Achieving sustainable agriculture Cristina Cruz introduces the BioClub project, which is producing an efficient and affordable biofertiliser prototype that she hopes will contribute to meeting the challenge of feeding a growing population, while minimising the impact on the environment Can you introduce the ‘Designing biofertilisers by mimicking plants’ recruitment of rhizospheric partners’ (BioClub) project? The BioClub biofertiliser will focus on: the interplay between the microbial agents (fungi and bacteria) and the plant:plant exudome (wheat varieties); biofilm production; and lifestyle (associative versus endophytic), in order to produce an efficient and affordable biofertiliser prototype. In what ways will the prototype be beneficial? BioClub is a project that intends to produce an efficient and economically accessible biofertiliser prototype. The goal is that it will greatly benefit plant production and reduce the addition of mineral fertiliser by 30 per cent. It will do so by: improving plant tolerance to pathogens; improve plant productivity and nutrient use efficiency independently of soil types and atmospheric conditions, namely temperature and water availability; and be compatible with European directives in reducing the addition of mineral fertilisation. What are the downfalls of existing biofertilisers? Available biofertilisers present variable benefits and certain problems associated with their use and design. For example, they are generally specific for crop, soil type

and weather conditions and those with higher nitrogen use efficiency are expensive. Most are also generally designed without considering rhizospheric socialisation. Who are the key participants that make up BioClub’s team? BioClub has a transdisciplinary team with specialists in crop productivity, plant and soil ecology, plant physiology, microbiology, environmental impacts of agriculture, molecular biology and plant physiology and next generation sequencing (NGS) techniques. BioClub also involves companies that produce synthetic fertilisers and biofertilisers, as well as end-users including Cimmyt, Fertiprado and EPP. Who are the expected end users of your work and how will they benefit?
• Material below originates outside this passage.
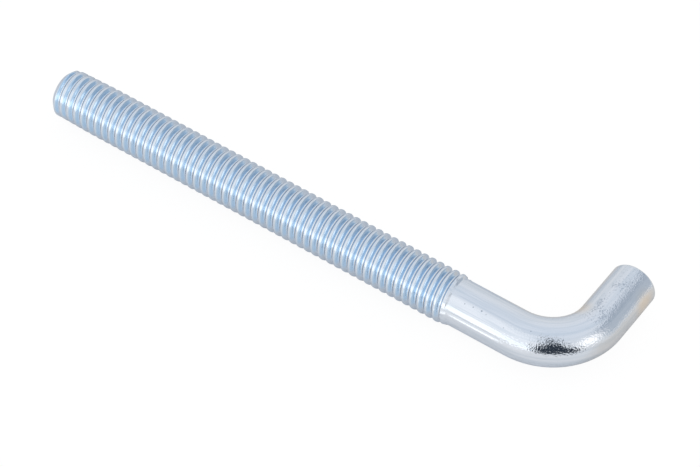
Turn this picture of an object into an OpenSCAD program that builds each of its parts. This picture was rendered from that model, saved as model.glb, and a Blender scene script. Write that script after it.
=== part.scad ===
// Right-angle screw hook: a steel rod with a rolled metric thread on its
// long leg, bent square at the other end into a short plain arm.
// It lies on its side, as it comes to rest on a table. The long leg runs
// along X with its threaded end towards -X, and the arm points along +Y.
// All sizes are in millimetres.

/* [Rod] */
// Diameter of the plain rod, which the bend and the arm keep
rod_d = 5.38; // [4.8:0.02:5.8]
// Length over all, from the threaded end to the back of the arm
overall_l = 70.6; // [66:0.1:100]
// Reach over all, from the back of the long leg to the tip of the arm
reach = 16.4; // [12:0.1:40]
// Radius on the inside of the bend
bend_inner_r = 3.95; // [1.5:0.05:7]
// Rounding of the edge where the arm was cut off
tip_edge_r = 0.3; // [0.05:0.05:1.5]

/* [Thread] */
// Nominal diameter of the thread
thread_d = 6; // [5.6:0.05:6.4]
// How much smaller the thread is over its crests
crest_allowance = 0.04; // [0:0.01:0.1]
// Pitch, the rise of the thread in one turn
thread_pitch = 1; // [0.75:0.05:1.25]
// Length of the threaded end, with the bevel that ends it
thread_l = 54.2; // [20:0.2:57]
// Angle at which the thread starts round the end face
start_angle = 80; // [0:10:350]

/* [Ends of the thread] */
// Diameter of the flat face at the threaded end
end_face_d = 4.6; // [3:0.1:4.6]
// Diameter over the first, lower crests, just behind the end chamfer
point_d = 5.74; // [5.3:0.02:5.9]
// Length over which the crests grow to their full height
point_l = 6.5; // [2:0.5:12]
// Length over which the roots rise to the plain rod
runout_l = 1.6; // [0.6:0.1:3]
// Length of the bevel from the last crest down to the plain rod
bevel_l = 1.1; // [0.3:0.1:1.5]

/* [Smoothness] */
// Flats in one turn of the thread
thread_flats = 18; // [12:2:24]

/* [Hidden] */
$fn = 96;

rod_r = rod_d / 2;
bend_r = bend_inner_r + rod_r;
arm_x = overall_l - rod_r;
tip_y = reach - rod_r;

// Basic metric profile: 60 degree flanks, a nominal crest an eighth of the
// pitch wide, and roots 0.6134 of the pitch below it.
flank_angle = 30;
crest_r = (thread_d - crest_allowance) / 2;
root_r = thread_d / 2 - 0.6134 * thread_pitch;
crest_w = thread_pitch / 8 + crest_allowance * tan(flank_angle);
flank_w = (crest_r - root_r) * tan(flank_angle);

// Corners of one pitch of the profile, each as distance along, radius and
// the way its flank faces: -1 back to the end face, 1 on to the plain rod.
pitch_profile = [
    [0, crest_r, -1],
    [crest_w, crest_r, 1],
    [crest_w + flank_w, root_r, 1],
    [thread_pitch - flank_w, root_r, -1],
];
corners = len(pitch_profile);

// The first crests, cut by a 45 degree chamfer from the end face.
end_face_r = end_face_d / 2;
point_r = point_d / 2;
chamfer_l = point_r - end_face_r;

// The thread starts this far in front of the end face, for the chamfer to
// cut, and ends on a circle this much inside the plain rod.
spare_l = thread_pitch / 2;
last_r = rod_r - 0.05;

// Lying down, the hook rests on the thicker of its rod and its thread.
lie_r = max(crest_r, rod_r);

function limit(x, low, high) = max(low, min(high, x));

// A value that goes from one to another over a length, and stays there.
function ramp(from, to, done) = from + (to - from) * limit(done, 0, 1);

// Radius to which the crests have grown at a distance from the end face.
function grown_r(z) =
    ramp(point_r, crest_r, (z - chamfer_l) / (point_l - chamfer_l));

// Lowest radius there: the roots are level, then rise to the plain rod.
function floor_r(z) = ramp(last_r, root_r, (thread_l - z) / runout_l);

// Highest radius: the bevel takes the last crests down to the plain rod,
// and in front of the end face they start from the roots.
function ceiling_r(z) =
    min(
        ramp(last_r, crest_r, (thread_l - z) / bevel_l),
        ramp(root_r, crest_r, 2 * (z + spare_l) / spare_l)
    );

// One point of the thread surface: corner j of the column at flat i. The
// columns climb by one pitch in a turn, which is what makes the helix. A
// crest that stands lower is wider, because its flanks stay where they are.
function thread_point(i, j) =
    let (
        corner = pitch_profile[j % corners],
        climb = i / thread_flats + floor(j / corners) - 2,
        full_z = climb * thread_pitch + corner[0],
        missing = max(0, corner[1] - grown_r(full_z)),
        moved_z = full_z + corner[2] * missing * tan(flank_angle),
        z = limit(moved_z, -spare_l, thread_l),
        r = limit(corner[1] - missing, floor_r(z), ceiling_r(z)),
        angle = start_angle + 360 * i / thread_flats
    )
    [r * cos(angle), r * sin(angle), z];

// Right-hand thread along +Z, one closed surface with flat ends.
module rolled_thread() {
    turns = ceil(thread_l / thread_pitch) + 3;
    rows = corners * turns;
    points = [
        for (i = [0 : thread_flats - 1])
            for (j = [0 : rows - 1])
                thread_point(i, j)
    ];
    // The column after the last is the first one, a whole turn further up.
    function at(i, j) =
        i < thread_flats ? i * rows + j : min(j + corners, rows - 1);
    sides = [
        for (i = [0 : thread_flats - 1])
            for (j = [0 : rows - 2])
                each [
                    [at(i, j), at(i + 1, j + 1), at(i + 1, j)],
                    [at(i, j), at(i, j + 1), at(i + 1, j + 1)],
                ]
    ];
    near_face = [for (i = [0 : thread_flats - 1]) at(i, 0)];
    far_face = [for (i = [thread_flats - 1 : -1 : 0]) at(i, rows - 1)];
    polyhedron(points, concat(sides, [near_face, far_face]));
}

// The rod as it was pointed before rolling: flat end face and chamfer.
module pointed_blank() {
    blank_r = crest_r + 0.1;
    rotate_extrude()
        polygon([
            [0, 0],
            [end_face_r, 0],
            [blank_r, blank_r - end_face_r],
            [blank_r, thread_l + spare_l],
            [0, thread_l + spare_l],
        ]);
}

// Threaded end of the long leg, from the end face at Z = 0 upwards.
module threaded_end() {
    intersection() {
        rolled_thread();
        pointed_blank();
    }
}

// Plain part of the long leg, from the thread to the bend, along +X.
module plain_leg() {
    translate([thread_l, 0, 0])
        rotate([0, 90, 0])
            cylinder(r = rod_r, h = arm_x - bend_r - thread_l);
}

// Square bend in the XY plane, from the long leg round to the arm.
module bend() {
    translate([arm_x - bend_r, bend_r, 0])
        rotate([0, 0, -90])
            rotate_extrude(angle = 90)
                translate([bend_r, 0])
                    circle(r = rod_r);
}

// Short arm along +Y, cut off square and with its edge rounded.
module arm() {
    arm_l = tip_y - bend_r;
    edge_y = arm_l - tip_edge_r;
    translate([arm_x, bend_r, 0])
        rotate([-90, 0, 0])
            rotate_extrude() {
                square([rod_r, edge_y]);
                square([rod_r - tip_edge_r, arm_l]);
                translate([rod_r - tip_edge_r, edge_y])
                    intersection() {
                        circle(r = tip_edge_r);
                        square(tip_edge_r);
                    }
            }
}

module screw_hook() {
    color("#c6d2e0")
        translate([-overall_l / 2, (rod_r - reach + lie_r) / 2, lie_r]) {
            rotate([0, 90, 0])
                threaded_end();
            plain_leg();
            bend();
            arm();
        }
}

screw_hook();
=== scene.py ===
"""Screw hook: a zinc plated steel rod with a rolled thread on its long leg, bent square into a
short plain arm."""

import math

import bmesh
import bpy
from mathutils import Matrix, Vector

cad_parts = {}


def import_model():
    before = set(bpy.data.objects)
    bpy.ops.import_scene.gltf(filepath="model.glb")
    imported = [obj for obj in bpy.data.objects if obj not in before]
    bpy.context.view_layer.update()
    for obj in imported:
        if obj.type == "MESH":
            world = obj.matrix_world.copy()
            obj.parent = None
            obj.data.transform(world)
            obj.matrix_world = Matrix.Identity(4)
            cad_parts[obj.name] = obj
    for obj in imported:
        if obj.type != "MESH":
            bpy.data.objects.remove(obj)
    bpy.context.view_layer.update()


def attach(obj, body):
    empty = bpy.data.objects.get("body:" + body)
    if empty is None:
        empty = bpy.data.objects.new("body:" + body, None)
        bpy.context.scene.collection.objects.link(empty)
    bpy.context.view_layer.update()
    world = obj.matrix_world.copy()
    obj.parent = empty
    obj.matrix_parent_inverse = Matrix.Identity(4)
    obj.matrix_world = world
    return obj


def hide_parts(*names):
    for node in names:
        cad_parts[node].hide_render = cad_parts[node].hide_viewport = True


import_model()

MM = 0.001
DEGREE = math.radians(1)

# Sizes of the hook in mm. A place along the rod is measured on its centre line, from the
# threaded end, round the bend, to the tip of the arm.
ROD_R = 2.69
OVERALL_L = 70.6
REACH = 16.4
BEND_INNER_R = 3.95
TIP_ROUND = 0.3
CREST_R = 2.98
ROOT_R = 2.6
PITCH = 1.0
THREAD_L = 54.2
FACE_R = 2.3  # the flat face at the threaded end
POINT_R = 2.87  # the first, lower crests
POINT_L = 6.5  # where the crests have grown to their full height
RUNOUT_L = 1.6  # over which the roots rise to the plain rod
BEVEL_L = 1.1  # from the last crest down to the plain rod

BEND_R = BEND_INNER_R + ROD_R
LEG_END = OVERALL_L - ROD_R - BEND_R
BEND_L = BEND_R * math.pi / 2
ARM_L = REACH - ROD_R - BEND_R
ROD_END = LEG_END + BEND_L + ARM_L
AXIS_START = Vector((-OVERALL_L / 2, (ROD_R - REACH + CREST_R) / 2, CREST_R))

# Thread form: round crests and round roots, with flanks eased by the rolling and the plate
FLANK = math.radians(35)
CREST_FLAT = 0.05
CREST_ROUND = 0.17
ROOT_ROUND = 0.16
THREAD_START = math.radians(-40.6)  # where a crest stands at the end face

# How finely the surface is drawn: columns round the rod, rings along its stretches, points in
# degrees on each rounding of the thread form, and on each flat end the radii of its rings, with
# a thin rim that keeps its shading flat
COLUMNS = 96
LEG_RINGS = 24
BEND_RINGS = 60
ARM_RINGS = 24
TIP_ROUND_RINGS = 6
ARC_POINTS = (90, 60, 30)
TIP_RIM = 0.08
TIP_RINGS = (1.6, 0.8, 0.0)
FACE_RIM = 0.06
FACE_RINGS = (0.0, 0.7, 1.5)
WELD = 0.0002  # points nearer than this are one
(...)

The end users will be the farmers, as they are the ones that will use the product. In this respect, the participation of Cimmyt, Fertiprado and EPP is very important because it enables us to receive direct feedback from the farmers with whom we directly work. But in order to produce BioClub.pt (Bioclub protype) in sufficient amounts and to achieve its commercialisation, we also need companies able to perform the upscale and companies capable of transforming the prototype into a product. We also have contacts with this type of end-user (Trichodex) and BioClub makes an effort in the formation of the technical advisers in order to improve their understanding

surrounding the differences between a fertiliser and a biofertiliser. Can you discuss your hopes for the future of agriculture and the environment? The increased use of fertilisers based mainly on nitrogen has been critical for increased crop yields and protein production to keep pace with the growing world population. We are now facing a similar problem with the use of fossil burning carbon. Increased industrial fixation of nitrogen can have adverse environmental consequences at local, regional and global scales. Due to all these demands, our use of both fossil carbon and synthetically fixed nitrogen has grown exponentially in the past 150 years. However, with the growing population we need to increase crop production, but increasing crop productivity while ensuring food security and decreasing the environmental impacts of agriculture is a major challenge for the coming decades. Increased productivity was previously mainly achieved through improvement of crop varieties and increased use of inorganic fertilisers and pesticides. Although successful, the long-term sustainability of the strategy is debatable, mainly due to its environmental impacts. The question we face is: how can the Earth provide food security for the growing human population, and continue to be a safe place for humanity? This is BioClub’s challenge: to use a better product that is able to increment crop production needed to feed the population while minimising environmental impact.